When folks hear that, they think I'm making a crazy speculation on the
price of gold. Or they think I'm an eccentric.
I tell them gold is the safest place to keep your money. It's the
modern equivalent of putting cash under the mattress. Gold is such a
conservative investment, it doesn't even pay an interest rate.
Here is why I like gold:
To stave off the housing and credit crisis, politicians have increased
the amount of paper (and electronic) money in our financial system. If
you double the number of dollars in the system, then the market should
make you pay double the number of dollars for an ounce of gold. If you
increase the quantity of paper money by a factor of 20, the gold price
should also rise by a factor of 20.
This is simple mathematics. It's the same calculation for tailored
suits... loaves of bread... or rare seashells. Double the quantity of
money, double the prices.
Chris
Weber, the editor of the excellent Weber
Global Opportunities Report, makes the calculation in the
most recent issue of his newsletter. He adds up the value of all the
paper money in the world... and comes up with $100 trillion. Then he
divides this by the total amount of "above ground" gold in
existence – 5 billion ounces – and finds a fair value of gold at
$20,000 an ounce.
Total
value of paper money
|
$100
trillion
|
Gold
in existence
|
5
billion ounces
|
Theoretical
fair value of gold
|
$20,000/ounce
|
|
If
Chris Weber's calculations are correct, the gold price would need to
rise about 22 times to match the rise in the quantity of paper money
in the system.
For gold to get that high, people would have to lose confidence in
paper money. I think this will happen eventually... just not anytime
soon. And of course, this calculation is theoretical. I'm not
predicting $20,000 gold. The
point here is lots of paper dollars are floating around, but only so
much gold.
Normally, gold is an expensive investment to own. That's because it
doesn't pay interest. And you have to pay a small cost to maintain a
safety deposit box. So you lose a few percent a year in opportunity
cost when you put money in gold instead of in a savings account.
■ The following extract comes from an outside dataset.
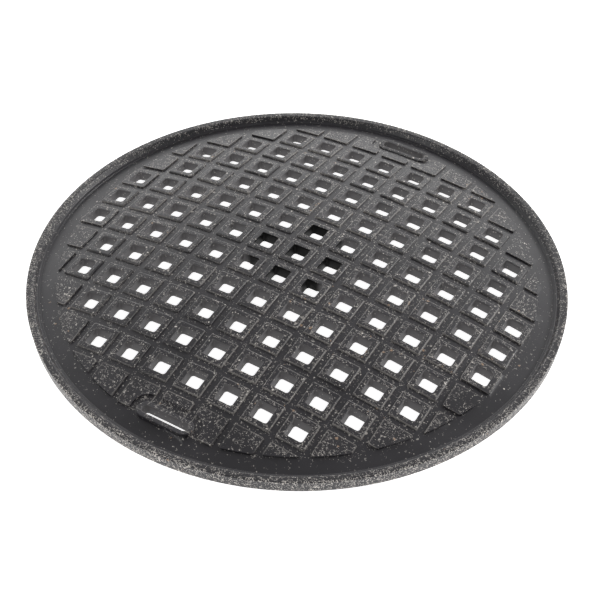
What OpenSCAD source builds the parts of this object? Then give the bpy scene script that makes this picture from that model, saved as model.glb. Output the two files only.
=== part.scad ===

But right now, that penalty doesn't exist. My bank
pays 1% interest in its savings accounts. Ten-year U.S. Treasury bonds
pay 4% interest. The government says inflation is running at 4% a
year. I think it's higher... around 5%-7% per year. Real
interest rates are negative... You're losing money in your savings
account.
You can see this "penalty on savers" in the chart below,
which shows real interest rates over the past 12 years:
That's
why I keep my savings in gold. It's a safe investment with huge
upside. And right now, I pay no interest penalty for making this bet.
Other people are starting to figure this out. That's why gold has
risen from $250 an ounce to $900 an ounce over the last six years.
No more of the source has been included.